Ryan Wylie

Personal information
- Born: 12 March 1994 (age 32)
- Occupation: Radiographer

Sport
- Sport: Gaelic football
- Position: Corner back

Club
- Years: Club
- 2011 – Present: Ballybay Pearse Brothers

Club titles
- Monaghan titles: 2

College
- Years: College
- 2012 - 2016 1 Sigerson Cup: UCD

Inter-county
- Years: County
- 2013 – present: Monaghan county team

Inter-county titles
- Ulster titles: 2

= Ryan Wylie =

Monaghan Gaelic footballer

Ryan Wylie (born 1994) is a Gaelic footballer who plays for Ballybay Pearse Brothers and the Monaghan county team. He took over as captain of Monaghan in 2020 and captained them again in 2021.

==Career==

===Club===
Wylie has won two County titles with Ballybay, in 2012 and 2022.

===County===
Wylie was part of the team that won the 2015 Ulster Senior Football Championship.

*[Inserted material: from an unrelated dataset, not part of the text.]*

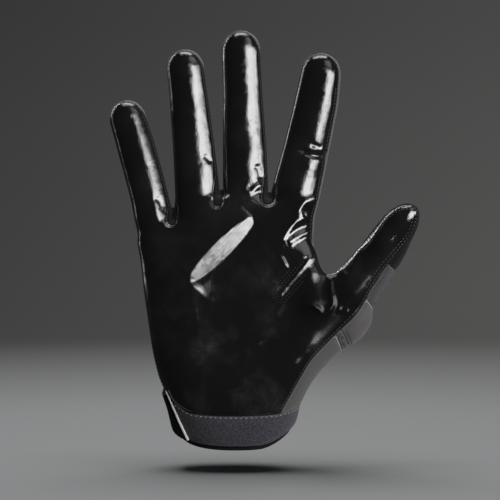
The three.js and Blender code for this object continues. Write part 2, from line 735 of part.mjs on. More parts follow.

He was also on the panel for the 2013 Championship win. He was part of the team that reached the All Ireland semi final in 2018, a first appearance at this stage of the competition since 1988.

==Personal life==
His brother Drew is also a Gaelic footballer with Ballybay and Monaghan.

He works as Radiographer in the Mater Hospital and comes from a Protestant family.

He was captain of Monaghan when, in July 2021, the community was numbed following the tragic death of Under-20s captain Brendán Óg Duffy in a car crash on his way home from his team's Ulster semi final defeat of Donegal.